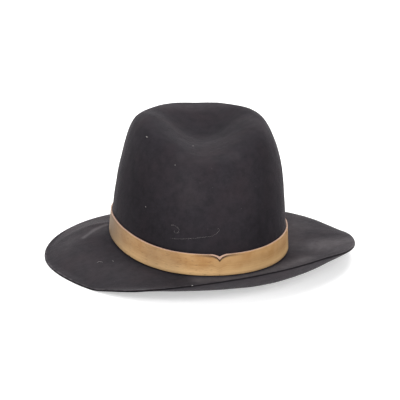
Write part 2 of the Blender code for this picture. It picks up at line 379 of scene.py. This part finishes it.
tips = ((0, tip, False), (len(grid) - 1, tip + np.array((0, 0, FELT)), True))
felt = ring_mesh("felt_hat", grid - hat_middle, tips)

# Marks are placed in the picture and cast onto the felt
IMAGE_MIDDLE = IMAGE_WIDTH / 2
felt_tree = BVHTree.FromPolygons([v.co for v in felt.data.vertices], [p.vertices for p in felt.data.polygons])
camera_turn = camera.rotation_euler.to_matrix()


def on_the_felt(x, y):
    """The point of the felt that the camera sees at a place in the picture, and the way out of it."""
    reach = camera_data.lens * IMAGE_WIDTH / SENSOR
    direction = camera_turn @ Vector((x - IMAGE_MIDDLE, IMAGE_MIDDLE - y, -reach)).normalized()
    point, normal, _, _ = felt_tree.ray_cast(camera.location, direction)
    return point, normal if normal.dot(direction) < 0 else -normal


skin = grid - hat_middle
skin_facing = np.concatenate([-outward[::-1], np.broadcast_to(edge_direction, np.shape(edge)), outward])


def marked(marks):
    """How strongly the marks show at each point of the felt, on the side of it that they lie on."""
    total = np.zeros(skin.shape[:-1])
    for mark in marks:
        spots, ways = (np.array(values) for values in zip(*(on_the_felt(x, y) for x, y in mark.path)))
        near = np.full(total.shape, np.inf)
        for start, end in zip(spots, spots[1:]):
            run = end - start
            along = np.clip((skin - start) @ run / (run @ run), 0, 1)
            near = np.minimum(near, np.linalg.norm(skin - start - along[..., None] * run, axis=-1))
        total += mark.amount * np.exp(-(near / mark.width) ** 2) * (skin_facing @ ways[0] > 0)
    return total


# Painted shade: a dark line where the felt meets the foot of the band, and a fainter one along its top.
# Four line widths away from a line, none shows.
BAND_HEIGHT = 0.0206
CONTACT_SHADE_WIDTH = 0.0011
CONTACT_SHADE_END = 4 * CONTACT_SHADE_WIDTH
CONTACT_SHADE_AT_TOP = 0.7
band_foot = outside[BRIM_RINGS + TURN_RINGS]
climb = outside[..., 2] - band_foot[:, 2]
from_foot = np.linalg.norm(outside - band_foot, axis=-1)
from_top = np.where(climb > BAND_HEIGHT, climb - BAND_HEIGHT, CONTACT_SHADE_END)
painted_shade = np.exp(-(from_foot / CONTACT_SHADE_WIDTH) ** 2) + CONTACT_SHADE_AT_TOP * np.exp(-(from_top / CONTACT_SHADE_WIDTH) ** 2)

# Marks: a path in the picture, in pixels, the mark's width in metres, and how strong it is. The first table
# pales the felt with dust and painted light, the second darkens the crown's sides with painted shade
Mark = namedtuple("Mark", "path width amount")
DUST_AND_PAINTED_LIGHT = [
    # Left brim: a narrow streak along the fold, partly dust and partly a painted highlight, then broad
    # painted light where the brim lies in shade
    Mark([(84, 237.5), (95, 229.5), (107, 224.5)], 0.0024, 0.38),
    Mark([(62, 252), (92, 268), (130, 276)], 0.0250, 0.06),
    Mark([(118, 268), (160, 279), (198, 285)], 0.0160, 0.02),
    Mark([(70, 241), (86, 232), (104, 229)], 0.0120, 0.14),
    # Right brim: pale streaks and patches, partly dust and partly painted light
    Mark([(298, 218), (290, 245)], 0.0160, 0.13),
    Mark([(300, 225), (322, 229)], 0.0140, 0.10),
    Mark([(313, 247), (342, 248)], 0.0150, 0.17),
    Mark([(326, 243), (349, 240)], 0.0150, 0.29),
    # Painted light on the near brim below the band, where the crown shades it, and along its edge
    Mark([(200, 280), (240, 278), (272, 270), (306, 259)], 0.0100, 0.32),
    Mark([(206, 287), (240, 284), (280, 275), (316, 262)], 0.0120, 0.10),
    # Painted highlights along the crown's top rim, on the lip and sides of the crease, and on the crown's
    # back
    Mark([(166, 106), (180, 106), (196, 106.5), (210, 105.5), (224, 104.5)], 0.0090, 0.10),
    Mark([(180, 157), (206, 161), (236, 155)], 0.0060, 0.04),
    Mark([(222, 114), (240, 122)], 0.0090, 0.03),
    Mark([(250, 118), (264, 128)], 0.0090, 0.08),
    Mark([(186, 178), (190, 198)], 0.0120, 0.04),
]
# Painted shade darkening the lower left and right sides of the crown
PAINTED_SHADE_MARKS = [
    Mark([(138, 188), (150, 238)], 0.0240, 0.32),
    Mark([(265, 156), (262, 232)], 0.0200, 0.34),
]
unseen = np.zeros((EDGE_LAST, COLUMNS))
painted_shade = np.concatenate([unseen, painted_shade]) + marked(PAINTED_SHADE_MARKS)
dust_and_light = marked(DUST_AND_PAINTED_LIGHT)

# The cut edge: the middle of its face is darkened with painted shade, and its upper corner is lightened with
# a painted highlight
CUT_SHADE = (0.3, 1.0, 1.0, 0.3)
cut_face_shade = np.zeros((len(grid), COLUMNS))
cut_face_shade[EDGE_FIRST:EDGE_LAST - 1] = np.array(CUT_SHADE)[:, None]
edge_highlight = np.zeros((len(grid), COLUMNS))
edge_highlight[EDGE_LAST - 1:EDGE_LAST + 1] = 1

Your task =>
Give the complete listing a second time, exactly as it reads.

Reply =>
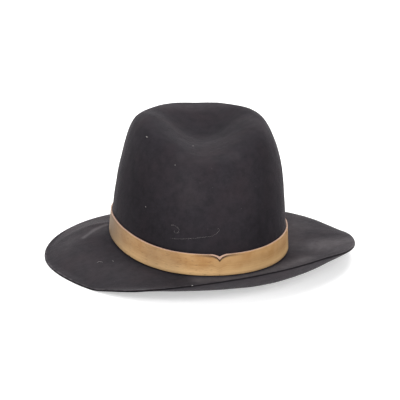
Write part 2 of the Blender code for this picture. It picks up at line 379 of scene.py. This part finishes it.
tips = ((0, tip, False), (len(grid) - 1, tip + np.array((0, 0, FELT)), True))
felt = ring_mesh("felt_hat", grid - hat_middle, tips)

# Marks are placed in the picture and cast onto the felt
IMAGE_MIDDLE = IMAGE_WIDTH / 2
felt_tree = BVHTree.FromPolygons([v.co for v in felt.data.vertices], [p.vertices for p in felt.data.polygons])
camera_turn = camera.rotation_euler.to_matrix()


def on_the_felt(x, y):
    """The point of the felt that the camera sees at a place in the picture, and the way out of it."""
    reach = camera_data.lens * IMAGE_WIDTH / SENSOR
    direction = camera_turn @ Vector((x - IMAGE_MIDDLE, IMAGE_MIDDLE - y, -reach)).normalized()
    point, normal, _, _ = felt_tree.ray_cast(camera.location, direction)
    return point, normal if normal.dot(direction) < 0 else -normal


skin = grid - hat_middle
skin_facing = np.concatenate([-outward[::-1], np.broadcast_to(edge_direction, np.shape(edge)), outward])


def marked(marks):
    """How strongly the marks show at each point of the felt, on the side of it that they lie on."""
    total = np.zeros(skin.shape[:-1])
    for mark in marks:
        spots, ways = (np.array(values) for values in zip(*(on_the_felt(x, y) for x, y in mark.path)))
        near = np.full(total.shape, np.inf)
        for start, end in zip(spots, spots[1:]):
            run = end - start
            along = np.clip((skin - start) @ run / (run @ run), 0, 1)
            near = np.minimum(near, np.linalg.norm(skin - start - along[..., None] * run, axis=-1))
        total += mark.amount * np.exp(-(near / mark.width) ** 2) * (skin_facing @ ways[0] > 0)
    return total


# Painted shade: a dark line where the felt meets the foot of the band, and a fainter one along its top.
# Four line widths away from a line, none shows.
BAND_HEIGHT = 0.0206
CONTACT_SHADE_WIDTH = 0.0011
CONTACT_SHADE_END = 4 * CONTACT_SHADE_WIDTH
CONTACT_SHADE_AT_TOP = 0.7
band_foot = outside[BRIM_RINGS + TURN_RINGS]
climb = outside[..., 2] - band_foot[:, 2]
from_foot = np.linalg.norm(outside - band_foot, axis=-1)
from_top = np.where(climb > BAND_HEIGHT, climb - BAND_HEIGHT, CONTACT_SHADE_END)
painted_shade = np.exp(-(from_foot / CONTACT_SHADE_WIDTH) ** 2) + CONTACT_SHADE_AT_TOP * np.exp(-(from_top / CONTACT_SHADE_WIDTH) ** 2)

# Marks: a path in the picture, in pixels, the mark's width in metres, and how strong it is. The first table
# pales the felt with dust and painted light, the second darkens the crown's sides with painted shade
Mark = namedtuple("Mark", "path width amount")
DUST_AND_PAINTED_LIGHT = [
    # Left brim: a narrow streak along the fold, partly dust and partly a painted highlight, then broad
    # painted light where the brim lies in shade
    Mark([(84, 237.5), (95, 229.5), (107, 224.5)], 0.0024, 0.38),
    Mark([(62, 252), (92, 268), (130, 276)], 0.0250, 0.06),
    Mark([(118, 268), (160, 279), (198, 285)], 0.0160, 0.02),
    Mark([(70, 241), (86, 232), (104, 229)], 0.0120, 0.14),
    # Right brim: pale streaks and patches, partly dust and partly painted light
    Mark([(298, 218), (290, 245)], 0.0160, 0.13),
    Mark([(300, 225), (322, 229)], 0.0140, 0.10),
    Mark([(313, 247), (342, 248)], 0.0150, 0.17),
    Mark([(326, 243), (349, 240)], 0.0150, 0.29),
    # Painted light on the near brim below the band, where the crown shades it, and along its edge
    Mark([(200, 280), (240, 278), (272, 270), (306, 259)], 0.0100, 0.32),
    Mark([(206, 287), (240, 284), (280, 275), (316, 262)], 0.0120, 0.10),
    # Painted highlights along the crown's top rim, on the lip and sides of the crease, and on the crown's
    # back
    Mark([(166, 106), (180, 106), (196, 106.5), (210, 105.5), (224, 104.5)], 0.0090, 0.10),
    Mark([(180, 157), (206, 161), (236, 155)], 0.0060, 0.04),
    Mark([(222, 114), (240, 122)], 0.0090, 0.03),
    Mark([(250, 118), (264, 128)], 0.0090, 0.08),
    Mark([(186, 178), (190, 198)], 0.0120, 0.04),
]
# Painted shade darkening the lower left and right sides of the crown
PAINTED_SHADE_MARKS = [
    Mark([(138, 188), (150, 238)], 0.0240, 0.32),
    Mark([(265, 156), (262, 232)], 0.0200, 0.34),
]
unseen = np.zeros((EDGE_LAST, COLUMNS))
painted_shade = np.concatenate([unseen, painted_shade]) + marked(PAINTED_SHADE_MARKS)
dust_and_light = marked(DUST_AND_PAINTED_LIGHT)

# The cut edge: the middle of its face is darkened with painted shade, and its upper corner is lightened with
# a painted highlight
CUT_SHADE = (0.3, 1.0, 1.0, 0.3)
cut_face_shade = np.zeros((len(grid), COLUMNS))
cut_face_shade[EDGE_FIRST:EDGE_LAST - 1] = np.array(CUT_SHADE)[:, None]
edge_highlight = np.zeros((len(grid), COLUMNS))
edge_highlight[EDGE_LAST - 1:EDGE_LAST + 1] = 1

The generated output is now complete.